▸ **Source material**
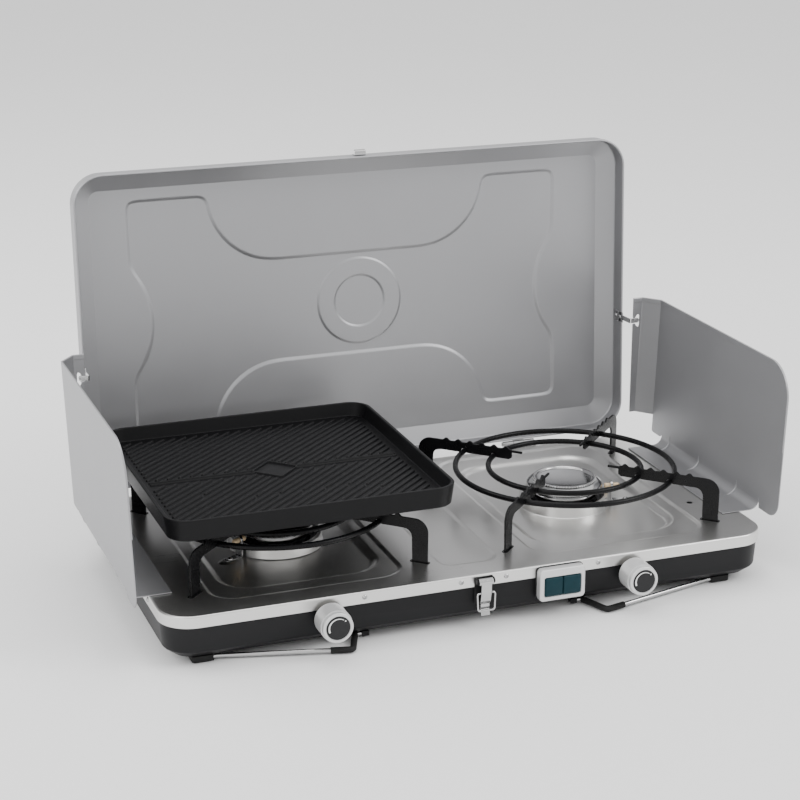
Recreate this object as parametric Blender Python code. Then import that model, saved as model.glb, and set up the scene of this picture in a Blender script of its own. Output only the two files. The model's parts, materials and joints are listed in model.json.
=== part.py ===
"""Two-burner camping stove with lid, windshields, pan supports and griddle.

Metres, +Z up, +X to the right of someone facing the knobs, who stands at -Y.
Below, "stove space" has x = 0 in the middle, y = 0 at the hob plate's front edge
and z = 0 on the table. The empty "stove" moves it so that the origin is the
bottom centre of the whole object.
"""

import bpy
import bmesh
import math
from mathutils import Matrix, Vector

# ---------------------------------------------------------------- driving dimensions
GAP = 0.0003                 # clearance between touching pieces
WIDTH = 0.590                # hob plate
DEPTH = 0.306
PLATE_TOP = 0.050            # height of the hob plate above the table
PLATE_RADIUS = 0.030
PLATE_SHEET = 0.0008
LIP_HEIGHT = 0.011
MIDDLE_X = 0.0305            # half width of the pressed panel between the burners
MIDDLE_Y = (0.0275, 0.2905)
MIDDLE_DEPTH = 0.0012
BASIN_X = (0.0615, 0.2455)   # pressed basin round each burner
BASIN_Y = (0.0245, 0.2945)
BASIN_DEPTH = 0.0015         # basin below the plate, and well below the basin
WELL_X = (0.0735, 0.2300)
WELL_Y = (0.0460, 0.2720)
WELL_DEPTH = 0.0040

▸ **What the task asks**
Using the material above, quote the first line and each line after it, stopping at and including the line that holds "from mathutils import Matrix, Vector".

▸ **Answer for this exercise**
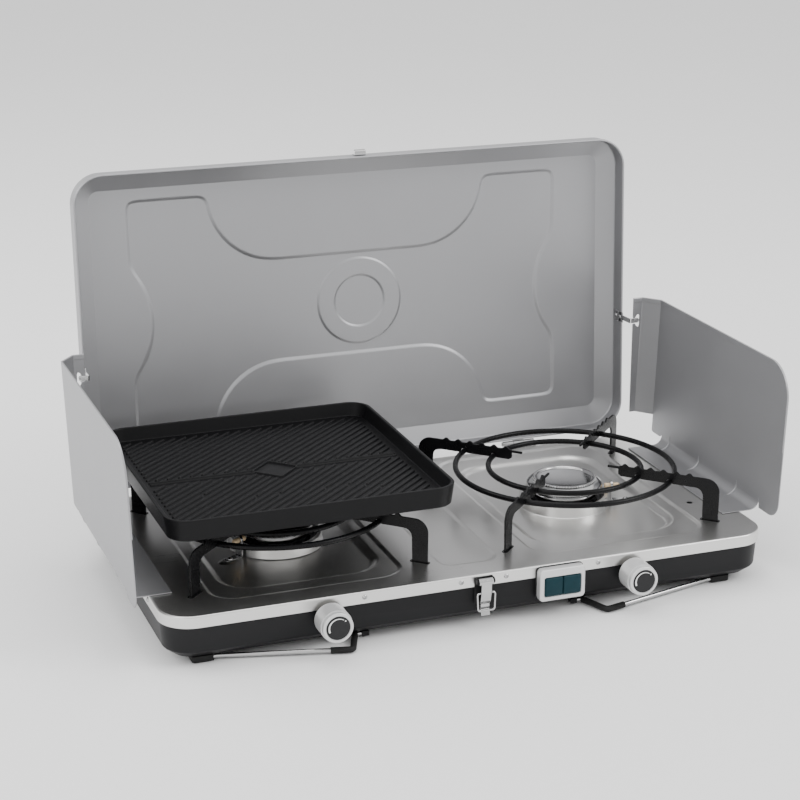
Recreate this object as parametric Blender Python code. Then import that model, saved as model.glb, and set up the scene of this picture in a Blender script of its own. Output only the two files. The model's parts, materials and joints are listed in model.json.
=== part.py ===
"""Two-burner camping stove with lid, windshields, pan supports and griddle.

Metres, +Z up, +X to the right of someone facing the knobs, who stands at -Y.
Below, "stove space" has x = 0 in the middle, y = 0 at the hob plate's front edge
and z = 0 on the table. The empty "stove" moves it so that the origin is the
bottom centre of the whole object.
"""

import bpy
import bmesh
import math
from mathutils import Matrix, Vector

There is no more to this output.